Recensie: Gerard Stout – In Paradisum
God spreekt Drents
Enkele weken geleden won Gerard Stout de Dagblad van het Noorden-prijs voor literatuur. Daniel Lohues won de prijs voor de beste cd. Toevallig waren beide winnaars medewerkers van het Dagblad van het Noorden. Daar maakte ik een blogje over met een licht ironische ondertoon. Dat Lohues de prijs won kon ik zeer billijken, maar dat Gerard Stout met een prijs wegliep niet. Ik kende Stout van mijn werk waar hij als ingezondenbrievenschrijver mij eens vergeleek met Wilders na een column die hem niet aanstond. Hoe kan een man die niet eens de ironie in een column begrijpt weglopen met een prijs? Het prijswinnende boek In Paradisum had ik niet gelezen. Dat werd mij, terecht, verweten door mensen die reageerden op mijn blog. Inmiddels heb ik het boek wel gelezen en ik moet mijn mening herzien.

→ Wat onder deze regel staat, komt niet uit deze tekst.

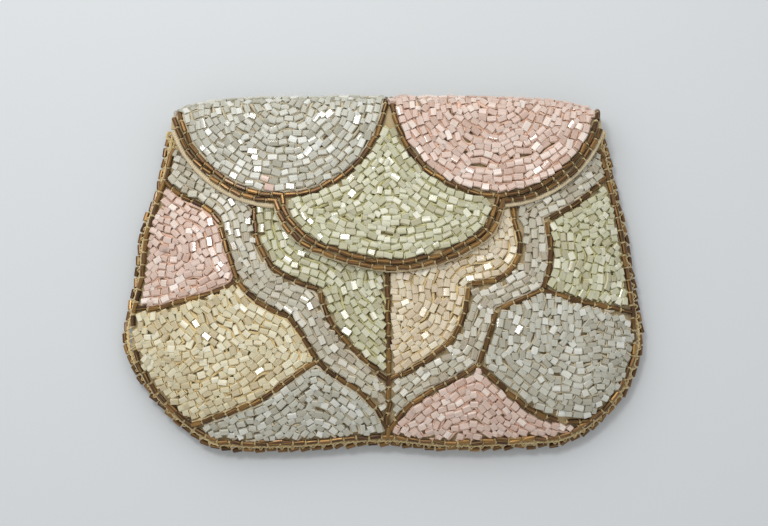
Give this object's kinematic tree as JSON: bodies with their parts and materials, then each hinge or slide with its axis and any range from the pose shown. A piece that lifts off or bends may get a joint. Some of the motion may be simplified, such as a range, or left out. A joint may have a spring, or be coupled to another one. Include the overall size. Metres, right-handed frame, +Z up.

In Paradisum is het verhaal van Engeltie Volken. Ze is oud en op en ligt op sterven. Haar man Henderk is al 24 jaar eerder overleden. Het boekje van Stout beslaat inclusief veel witpagina’s zo’n zeventig bladzijden. In zeven dagen blikt Engeltie terug op haar leven. Zes dagen terwijl ze ligt te versterven in bed, omringd door haar kinderen, de zevende dag in de hemel waar ze in gesprek komt met God.
In die zes dagen dat ze nog op aarde is, overdenkt ze haar hele leven. Haar ietwat harde jeugd, waar ze onwetend werd gehouden over de liefde. Haar eigen koppigheid in het gezin. De tijd na Henderk, het overspel, de oorlog – alles komt even langs. Nergens word je erg verrast door de gebeurtenissen, maar Stout weet de vaart er wel in te houden en bezondigt zich niet teveel aan weemoed en sentiment. Daarvoor is Engeltie een te dwarsige vrouw.
Helemaal geloofwaardig is het boek niet, soms zegt ze dingen die haar tot een intellectuele vrouw maken (die zelfs Nietszche kent), maar haar reactie op haar homoseksuele zoon is zo benepen dat het onwaarschijnlijk wordt dat het om een en dezelfde vrouw gaat. Uit de rest van haar levensverhaal blijkt ook niet een enorme culturele bagage behalve dan de kennis die ze heeft opgedaan tijdens tochtjes met meneer Van Essen, die zich na de dood van haar man over haar ontfermd heeft.
Stout weet echter wel het leven van een vrouw uit Drenthe te evoceren en dat doet hij in een taal die makkelijk te volgen is. Dit was mijn eerste Drentse roman en ik had geen problemen om het verhaal te volgen. Het enige nadeel aan het boek is het einde. Van een realistisch boek stap je opeens over naar een satirisch surrealistisch tafereel in de hemel. God komt ook nog even langs om met Engeltie haar leven door te nemen en gelukkig spreekt hij Drents. En hij maakt grapjes.
Kiek Engeltie. Ik heb de wereld in zeuven dagen maakt. En elke dag zee Ik dat het goed was. De zesde dag maakte Ik de mèensen. Dat was een krappe planning. Ik had der beter eerder met begunnen kund. Moar dat is achterof. Op eerde zegt lu: Achterof kiek ie een koe in de kont. Maor hier in de hemel: achterof, dat bestiet niet veur Mij.
Dat is een beetje jammer, omdat de toon van de rest van het boek dan niet volgehouden wordt. Desalniettemin: In Paradisum is het beste Drentse boek dat ik ooit gelezen heb.
Coen Peppelenbos
Gerard Stout – In Paradisum. Het Drentse Boek, Beilen. 72 blz. € 12,50.
Verscheen eerder op Literatuurlog, 29 april 2009.